OpenGL texture upload: UNSIGNED_BYTE vs UNSIGNED_INT_8_8_8_8

Stefan Monov picture Stefan Monov · Oct 16, 2011 · Viewed 7.3k times · Source

I'm calling glTexSubImage2D. If my pixel format is GL_RGBA, then are the pixel types GL_UNSIGNED_BYTE and GL_UNSIGNED_INT_8_8_8_8 fully equivalent?

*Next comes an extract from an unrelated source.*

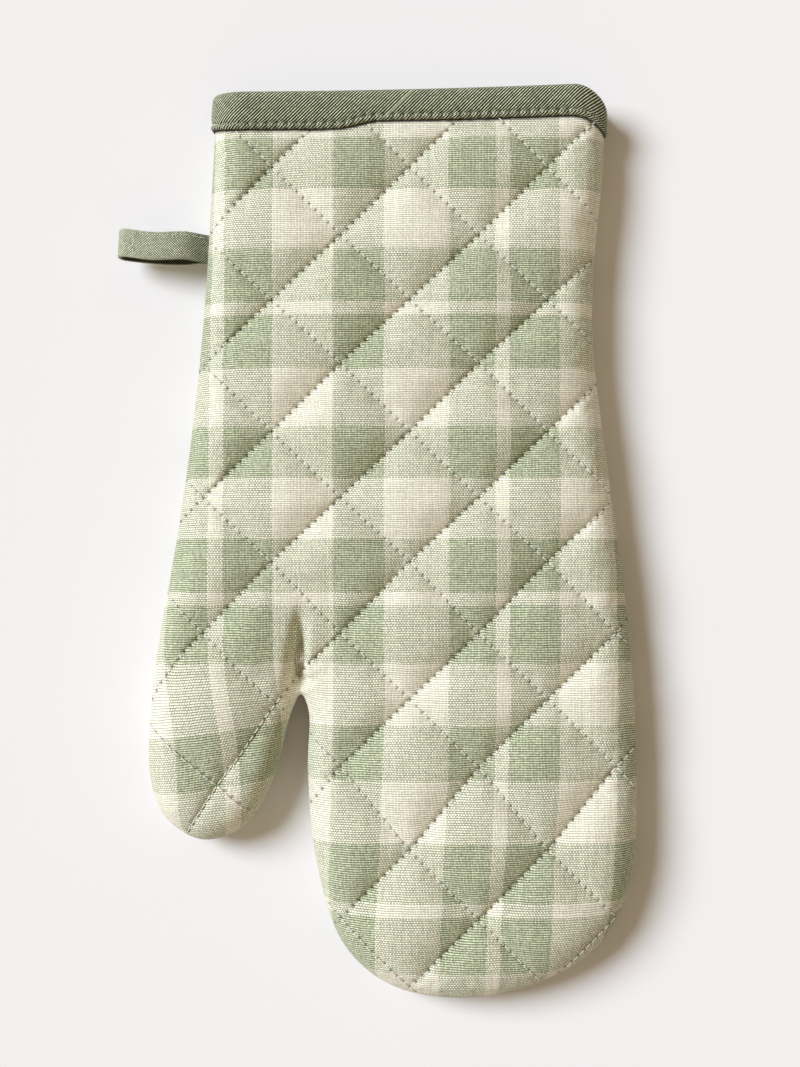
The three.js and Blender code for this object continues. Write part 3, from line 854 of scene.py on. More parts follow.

Also, are these two pairs equivalent?

  • Format = GL_RGBA, Type = GL_UNSIGNED_INT_8_8_8_8
  • Format = GL_BGRA, Type = GL_UNSIGNED_INT_8_8_8_8_REV

I've tried reading the OpenGL spec and the GL_EXT_packed_pixels spec, but honestly I can't make head or tail of them.

Answer

JWWalker picture JWWalker · Oct 16, 2011

The answers are No and No. You have to think about the byte order in your computer. If you have GL_RGBA and GL_UNSIGNED_INT_8_8_8_8, that means that pixels are stored in 32-bit integers, and the colors are in the logical order RGBA in such an integer, e.g. the red is in the high-order byte and the alpha is in the low-order byte. But if the machine is little-endian (as with Intel CPUs), it follows that the actual order in memory is ABGR. Whereas, GL_RGBA with GL_UNSIGNED_BYTE will store the bytes in RGBA order regardless whether the computer is little-endian or big-endian.

GL_BGRA with GL_UNSIGNED_INT_8_8_8_8_REV would store colors in an integer in the logical order ARGB, but then on a little-endian machine, you get BGRA order in memory.